U.S. manufacturing activity did not end on the most positive of notes in 2021. In fact, it hit its lowest level in about a year.

The Institute for Supply Management (ISM) on Tuesday released its latest manufacturing activity index, which showed that overall activity fell to a reading of 58.7, down from 61.1 in November. Any reading over 50 usually indicates an expansion in manufacturing, but December's reading was the lowest recorded since January 2021 when it was 51.1.

Timothy Fiore, chair of the ISM Manufacturing Business Survey Committee, said the manufacturing sector is suffering from a supply chain-constrained environment.

However, he indicated that there are signs of improvement in the labor resources available to firms and supply deliveries.
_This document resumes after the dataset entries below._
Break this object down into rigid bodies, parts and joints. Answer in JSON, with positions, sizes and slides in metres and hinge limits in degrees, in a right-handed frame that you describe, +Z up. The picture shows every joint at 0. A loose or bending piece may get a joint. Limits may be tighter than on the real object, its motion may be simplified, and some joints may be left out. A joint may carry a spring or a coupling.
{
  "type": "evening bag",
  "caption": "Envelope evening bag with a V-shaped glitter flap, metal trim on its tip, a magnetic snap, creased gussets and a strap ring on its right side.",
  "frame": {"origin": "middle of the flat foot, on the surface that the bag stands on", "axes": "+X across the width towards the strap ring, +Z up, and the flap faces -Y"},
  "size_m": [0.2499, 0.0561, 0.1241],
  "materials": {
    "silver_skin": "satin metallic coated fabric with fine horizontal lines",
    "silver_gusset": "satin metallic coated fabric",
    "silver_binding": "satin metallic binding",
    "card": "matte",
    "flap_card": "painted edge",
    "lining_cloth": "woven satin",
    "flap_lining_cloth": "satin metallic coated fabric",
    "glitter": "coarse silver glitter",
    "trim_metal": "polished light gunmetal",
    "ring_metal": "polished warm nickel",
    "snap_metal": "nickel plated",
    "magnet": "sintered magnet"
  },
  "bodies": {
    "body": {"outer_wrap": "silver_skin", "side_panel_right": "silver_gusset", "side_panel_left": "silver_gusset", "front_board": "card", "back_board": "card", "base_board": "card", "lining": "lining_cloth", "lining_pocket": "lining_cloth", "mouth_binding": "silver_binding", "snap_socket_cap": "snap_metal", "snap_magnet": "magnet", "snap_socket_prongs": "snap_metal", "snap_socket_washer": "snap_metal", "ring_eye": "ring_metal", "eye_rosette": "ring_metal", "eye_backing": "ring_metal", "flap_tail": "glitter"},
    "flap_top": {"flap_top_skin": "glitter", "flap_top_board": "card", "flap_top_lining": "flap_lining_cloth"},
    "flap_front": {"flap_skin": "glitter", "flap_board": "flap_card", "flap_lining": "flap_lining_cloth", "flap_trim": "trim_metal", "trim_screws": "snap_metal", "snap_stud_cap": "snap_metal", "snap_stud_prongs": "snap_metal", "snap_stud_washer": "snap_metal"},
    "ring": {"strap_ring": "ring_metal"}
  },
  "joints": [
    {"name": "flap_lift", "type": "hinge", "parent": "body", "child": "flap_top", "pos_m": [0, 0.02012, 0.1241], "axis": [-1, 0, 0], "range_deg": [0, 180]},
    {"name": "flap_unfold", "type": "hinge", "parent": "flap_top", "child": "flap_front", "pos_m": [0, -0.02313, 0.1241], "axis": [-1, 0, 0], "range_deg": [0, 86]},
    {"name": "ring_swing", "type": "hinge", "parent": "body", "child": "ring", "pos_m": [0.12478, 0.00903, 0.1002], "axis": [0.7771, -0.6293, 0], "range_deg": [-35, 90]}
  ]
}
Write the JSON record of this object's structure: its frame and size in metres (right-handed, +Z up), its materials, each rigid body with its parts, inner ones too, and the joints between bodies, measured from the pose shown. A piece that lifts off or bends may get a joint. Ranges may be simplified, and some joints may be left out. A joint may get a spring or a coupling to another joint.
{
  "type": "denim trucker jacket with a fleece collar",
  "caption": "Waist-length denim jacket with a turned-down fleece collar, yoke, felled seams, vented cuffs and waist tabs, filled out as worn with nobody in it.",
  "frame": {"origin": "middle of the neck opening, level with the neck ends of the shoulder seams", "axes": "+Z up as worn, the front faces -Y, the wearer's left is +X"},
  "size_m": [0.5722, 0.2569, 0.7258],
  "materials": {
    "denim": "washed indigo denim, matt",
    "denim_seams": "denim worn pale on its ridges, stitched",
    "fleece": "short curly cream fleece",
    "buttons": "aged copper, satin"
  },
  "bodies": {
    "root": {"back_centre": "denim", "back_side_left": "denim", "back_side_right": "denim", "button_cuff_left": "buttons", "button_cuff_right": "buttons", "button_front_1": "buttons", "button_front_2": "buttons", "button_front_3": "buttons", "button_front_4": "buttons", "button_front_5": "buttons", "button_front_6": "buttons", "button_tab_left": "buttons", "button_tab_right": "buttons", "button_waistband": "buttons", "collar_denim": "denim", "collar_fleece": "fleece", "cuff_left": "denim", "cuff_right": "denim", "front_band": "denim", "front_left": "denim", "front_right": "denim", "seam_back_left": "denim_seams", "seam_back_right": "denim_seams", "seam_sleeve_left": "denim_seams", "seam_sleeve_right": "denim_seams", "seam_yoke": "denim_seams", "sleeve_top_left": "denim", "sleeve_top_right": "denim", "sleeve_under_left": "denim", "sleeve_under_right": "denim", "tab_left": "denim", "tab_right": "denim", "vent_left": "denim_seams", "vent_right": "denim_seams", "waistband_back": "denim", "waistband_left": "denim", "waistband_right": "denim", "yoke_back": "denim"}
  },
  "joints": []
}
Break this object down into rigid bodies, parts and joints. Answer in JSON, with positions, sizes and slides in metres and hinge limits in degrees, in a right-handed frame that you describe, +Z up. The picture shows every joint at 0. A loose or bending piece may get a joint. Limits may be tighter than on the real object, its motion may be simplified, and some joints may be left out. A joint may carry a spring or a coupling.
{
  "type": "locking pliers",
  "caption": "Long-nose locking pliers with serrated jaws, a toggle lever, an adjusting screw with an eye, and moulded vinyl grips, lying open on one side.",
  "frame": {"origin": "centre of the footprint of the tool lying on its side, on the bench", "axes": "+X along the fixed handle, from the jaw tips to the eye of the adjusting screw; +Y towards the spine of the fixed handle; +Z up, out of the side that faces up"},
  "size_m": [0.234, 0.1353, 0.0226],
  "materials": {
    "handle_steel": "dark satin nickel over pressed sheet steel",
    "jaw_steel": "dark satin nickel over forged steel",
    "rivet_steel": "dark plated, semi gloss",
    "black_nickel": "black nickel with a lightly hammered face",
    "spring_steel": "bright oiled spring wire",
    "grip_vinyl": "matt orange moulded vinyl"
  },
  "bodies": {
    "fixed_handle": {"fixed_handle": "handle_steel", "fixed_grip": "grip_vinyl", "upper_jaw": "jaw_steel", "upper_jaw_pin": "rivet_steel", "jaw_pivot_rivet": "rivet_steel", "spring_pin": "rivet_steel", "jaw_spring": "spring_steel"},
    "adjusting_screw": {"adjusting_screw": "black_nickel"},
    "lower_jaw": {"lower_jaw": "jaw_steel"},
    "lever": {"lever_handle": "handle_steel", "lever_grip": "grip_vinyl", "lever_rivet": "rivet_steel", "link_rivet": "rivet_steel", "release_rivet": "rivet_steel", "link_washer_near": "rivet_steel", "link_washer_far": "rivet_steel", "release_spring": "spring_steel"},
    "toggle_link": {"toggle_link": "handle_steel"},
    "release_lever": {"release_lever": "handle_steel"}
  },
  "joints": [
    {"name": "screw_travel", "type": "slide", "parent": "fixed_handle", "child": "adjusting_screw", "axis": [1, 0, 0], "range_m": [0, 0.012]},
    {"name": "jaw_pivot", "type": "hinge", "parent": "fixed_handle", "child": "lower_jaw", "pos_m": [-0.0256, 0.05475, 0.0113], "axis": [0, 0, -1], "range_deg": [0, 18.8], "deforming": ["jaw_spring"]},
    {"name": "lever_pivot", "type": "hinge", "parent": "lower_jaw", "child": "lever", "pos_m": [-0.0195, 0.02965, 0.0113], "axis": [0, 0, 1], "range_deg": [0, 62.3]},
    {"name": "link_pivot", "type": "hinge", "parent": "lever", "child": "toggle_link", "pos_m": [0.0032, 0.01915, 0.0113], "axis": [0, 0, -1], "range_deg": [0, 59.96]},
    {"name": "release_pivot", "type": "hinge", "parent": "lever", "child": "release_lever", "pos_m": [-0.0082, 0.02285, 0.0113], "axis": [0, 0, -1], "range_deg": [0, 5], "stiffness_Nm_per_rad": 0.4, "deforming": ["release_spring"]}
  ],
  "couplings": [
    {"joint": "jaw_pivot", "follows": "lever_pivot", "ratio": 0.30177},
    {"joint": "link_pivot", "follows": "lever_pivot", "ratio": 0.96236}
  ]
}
However, Fiore explained that the continued labor shortage that has bedeviled many sectors of the U.S economy has served as an "offset" that has undercut month-by-month growth in manufacturing performance.

"For the second month in a row ... panelists' comments suggest month-over-month improvement on hiring, offset by backfilling required to address employee turnover," Fiore said in a statement.

Supply chain bottlenecks and labor shortages pushed inflation to levels not seen in decades throughout 2021. Core inflation indices like the Commerce Department’s Consumer Price Index (CPI) rose by 6.8% in November.

Concern about the Omicron variant is another factor that has unnerved firms and governments. Since emerging in late November last year, the strain has spread across the world and it carries the risk of more shutdowns overseas that can worsen supply chain bottlenecks.